05/03/08 - Spicy prawn laksa
Serves 2
INGREDIENTS:
* 5 long fresh red chillies
* 5 shallots
* 4 cloves of garlic
* 20g coriander stalks
* 1 tsp of salt
* 1 tbsp curry powder
For the laksa:
* 500ml coconut cream
* 700ml chicken stock
* 250ml sunflower oil
* 1/4 tsp salt
* 1 tsp caster sugar
* 1 lime halved
* 100gr of bean sprouts
* 4 tbsp of coriander
* 2 tbsp dark soy sauce
* 500gr king prawns, shelled
* 1-2 tbsp Thai fish sauce to taste
* 500g egg noodle, soaked as per instructions
* 4 garlic cloves finely sliced
* 4 Thai red shallots finely sliced
* 4 long dried red chillies
* Fennel bulb, finely sliced
* Cucumber, cut into batons
* Endive, into leaves
METHOD:
* Blitz the curry paste ingredients in a food processor to a coarse paste. Heat the coconut cream over a medium heat in a large saucepan until it separates.
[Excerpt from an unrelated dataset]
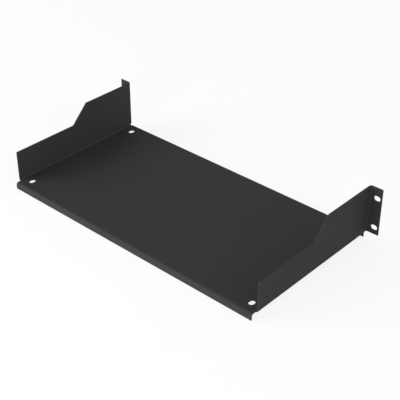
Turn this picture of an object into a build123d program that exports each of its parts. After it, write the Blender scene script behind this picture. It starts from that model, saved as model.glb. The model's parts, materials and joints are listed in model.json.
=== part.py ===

* Add the curry paste and fry for
2-3 minutes, until fragrant. Stir in the soy sauce and prawns and cook for 1 minute. Add the chicken stock and simmer for 2-3 minutes. Season to taste with the fish sauce.
* For the garnish, heat the sunflower oil in a frying pan and separately fry the sliced garlic, onion and chillies until golden and crisp. Strain and cool. Pound together in a mortar and pestle with the salt and sugar to a rough crumb consistency.
* Divide the soaked noodles between four serving bowls. Top with the prawns and the laksa liquid. Place the endive, fennel and cucumber around the plate to serve.
* Serve garnished with wedges of lime, a sprinkling of the salt and sugar seasoning, bean sprouts and coriander.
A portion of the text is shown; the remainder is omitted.